#### Provided material ####
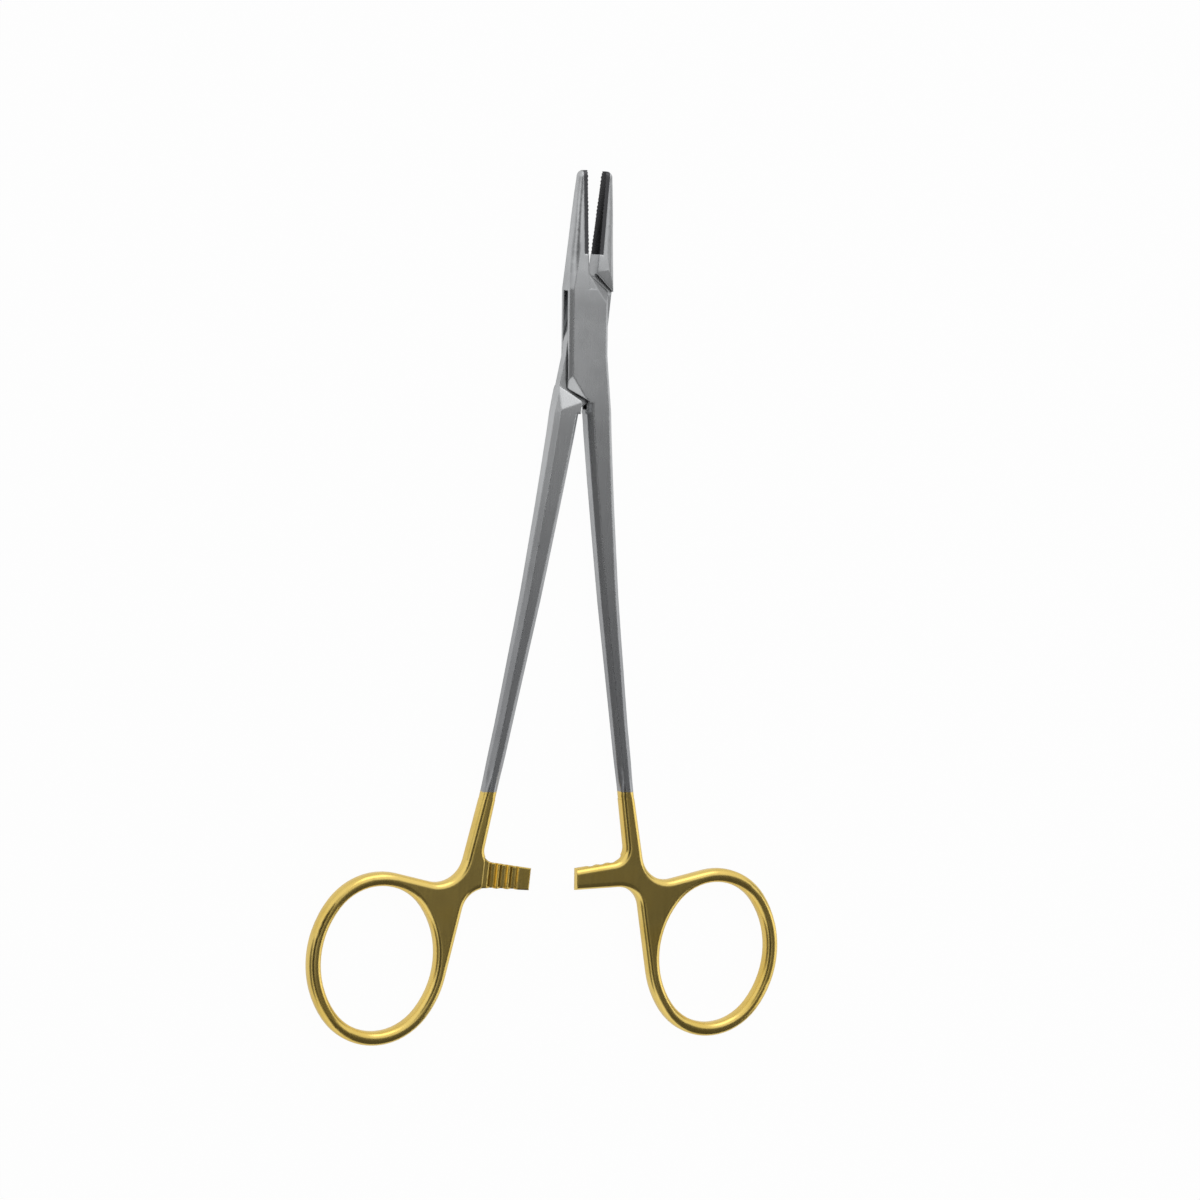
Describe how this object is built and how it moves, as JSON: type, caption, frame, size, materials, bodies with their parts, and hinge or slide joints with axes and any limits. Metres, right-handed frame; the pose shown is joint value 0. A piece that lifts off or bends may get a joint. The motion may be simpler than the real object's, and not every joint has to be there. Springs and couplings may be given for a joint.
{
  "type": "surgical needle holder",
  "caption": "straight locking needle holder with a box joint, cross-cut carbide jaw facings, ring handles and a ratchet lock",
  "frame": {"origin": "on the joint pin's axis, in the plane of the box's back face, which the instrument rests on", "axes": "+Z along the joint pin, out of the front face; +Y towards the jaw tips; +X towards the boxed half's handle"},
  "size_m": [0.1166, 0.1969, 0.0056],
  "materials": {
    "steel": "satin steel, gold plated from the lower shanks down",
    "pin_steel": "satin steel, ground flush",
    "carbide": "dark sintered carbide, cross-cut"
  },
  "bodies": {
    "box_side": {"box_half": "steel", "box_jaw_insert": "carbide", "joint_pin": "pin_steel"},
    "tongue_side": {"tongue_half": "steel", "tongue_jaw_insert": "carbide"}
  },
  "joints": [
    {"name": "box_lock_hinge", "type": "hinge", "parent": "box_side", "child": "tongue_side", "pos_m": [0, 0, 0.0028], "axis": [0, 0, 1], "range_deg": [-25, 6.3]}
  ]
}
####
**Task statement**
Say how many lines contain the string "bodies", giving nothing but the count.

**Written solution**
2